— BEGIN Dataset content —
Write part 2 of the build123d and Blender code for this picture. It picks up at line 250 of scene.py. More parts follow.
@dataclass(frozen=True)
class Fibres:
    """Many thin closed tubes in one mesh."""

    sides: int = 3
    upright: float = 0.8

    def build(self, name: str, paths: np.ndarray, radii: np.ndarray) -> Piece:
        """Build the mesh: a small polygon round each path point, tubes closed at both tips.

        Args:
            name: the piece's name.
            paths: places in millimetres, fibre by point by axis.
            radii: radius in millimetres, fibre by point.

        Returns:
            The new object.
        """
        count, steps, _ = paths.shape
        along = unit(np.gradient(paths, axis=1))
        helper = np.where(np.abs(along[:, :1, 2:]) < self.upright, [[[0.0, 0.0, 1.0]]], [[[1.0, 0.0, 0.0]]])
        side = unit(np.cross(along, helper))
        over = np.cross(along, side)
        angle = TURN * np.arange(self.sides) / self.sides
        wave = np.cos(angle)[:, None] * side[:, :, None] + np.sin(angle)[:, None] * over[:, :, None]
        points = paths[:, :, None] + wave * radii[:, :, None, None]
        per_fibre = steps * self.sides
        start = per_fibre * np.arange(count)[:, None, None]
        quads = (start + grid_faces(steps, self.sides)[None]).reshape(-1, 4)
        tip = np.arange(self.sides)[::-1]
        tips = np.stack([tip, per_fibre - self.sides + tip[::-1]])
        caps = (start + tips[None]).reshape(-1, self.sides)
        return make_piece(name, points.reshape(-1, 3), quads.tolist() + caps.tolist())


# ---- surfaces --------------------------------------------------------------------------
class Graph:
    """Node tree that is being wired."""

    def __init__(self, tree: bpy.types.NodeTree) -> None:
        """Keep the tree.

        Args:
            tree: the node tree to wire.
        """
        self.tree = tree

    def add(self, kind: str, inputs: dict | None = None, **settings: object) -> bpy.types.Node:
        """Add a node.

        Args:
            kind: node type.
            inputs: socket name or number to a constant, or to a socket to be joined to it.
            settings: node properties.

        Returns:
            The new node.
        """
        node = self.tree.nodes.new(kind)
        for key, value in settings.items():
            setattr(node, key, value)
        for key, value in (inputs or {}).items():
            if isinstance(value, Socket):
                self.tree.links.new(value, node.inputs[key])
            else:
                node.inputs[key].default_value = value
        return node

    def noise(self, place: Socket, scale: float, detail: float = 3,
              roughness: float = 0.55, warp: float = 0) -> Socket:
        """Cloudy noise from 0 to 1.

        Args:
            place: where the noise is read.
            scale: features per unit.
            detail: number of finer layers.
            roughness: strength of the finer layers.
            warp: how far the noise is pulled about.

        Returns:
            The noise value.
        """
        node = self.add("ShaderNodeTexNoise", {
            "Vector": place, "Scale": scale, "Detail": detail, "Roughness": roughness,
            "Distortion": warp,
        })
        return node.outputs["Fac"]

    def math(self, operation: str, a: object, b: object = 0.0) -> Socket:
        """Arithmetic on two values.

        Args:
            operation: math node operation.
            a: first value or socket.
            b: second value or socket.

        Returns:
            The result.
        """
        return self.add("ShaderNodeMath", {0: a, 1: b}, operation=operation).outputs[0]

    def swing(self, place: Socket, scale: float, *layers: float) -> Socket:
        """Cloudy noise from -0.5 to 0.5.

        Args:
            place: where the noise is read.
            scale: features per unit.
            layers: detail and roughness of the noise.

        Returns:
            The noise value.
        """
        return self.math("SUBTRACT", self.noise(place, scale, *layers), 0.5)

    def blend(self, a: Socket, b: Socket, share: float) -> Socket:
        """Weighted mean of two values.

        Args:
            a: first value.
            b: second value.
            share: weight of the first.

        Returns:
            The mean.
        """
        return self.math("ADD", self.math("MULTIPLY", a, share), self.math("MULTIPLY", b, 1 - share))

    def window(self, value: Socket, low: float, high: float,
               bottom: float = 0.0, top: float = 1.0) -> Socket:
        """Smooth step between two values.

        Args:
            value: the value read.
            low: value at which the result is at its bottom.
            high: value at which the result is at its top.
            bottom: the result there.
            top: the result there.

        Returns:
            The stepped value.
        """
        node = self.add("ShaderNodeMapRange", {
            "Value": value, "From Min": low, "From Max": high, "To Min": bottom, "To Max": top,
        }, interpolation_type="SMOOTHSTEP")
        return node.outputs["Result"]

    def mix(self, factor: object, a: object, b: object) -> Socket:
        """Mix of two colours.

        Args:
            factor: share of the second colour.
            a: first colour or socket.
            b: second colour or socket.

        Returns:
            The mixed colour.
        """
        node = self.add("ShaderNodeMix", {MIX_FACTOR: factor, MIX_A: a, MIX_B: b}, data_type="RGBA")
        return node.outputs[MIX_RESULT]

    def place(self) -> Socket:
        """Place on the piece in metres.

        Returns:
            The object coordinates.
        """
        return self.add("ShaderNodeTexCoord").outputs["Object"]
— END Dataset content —
**Job:** Look above and repeat, character for character, the lines from the first one to the line with "radii: radius in", counting both.

**Exercise solution:**
Write part 2 of the build123d and Blender code for this picture. It picks up at line 250 of scene.py. More parts follow.
@dataclass(frozen=True)
class Fibres:
    """Many thin closed tubes in one mesh."""

    sides: int = 3
    upright: float = 0.8

    def build(self, name: str, paths: np.ndarray, radii: np.ndarray) -> Piece:
        """Build the mesh: a small polygon round each path point, tubes closed at both tips.

        Args:
            name: the piece's name.
            paths: places in millimetres, fibre by point by axis.
            radii: radius in millimetres, fibre by point.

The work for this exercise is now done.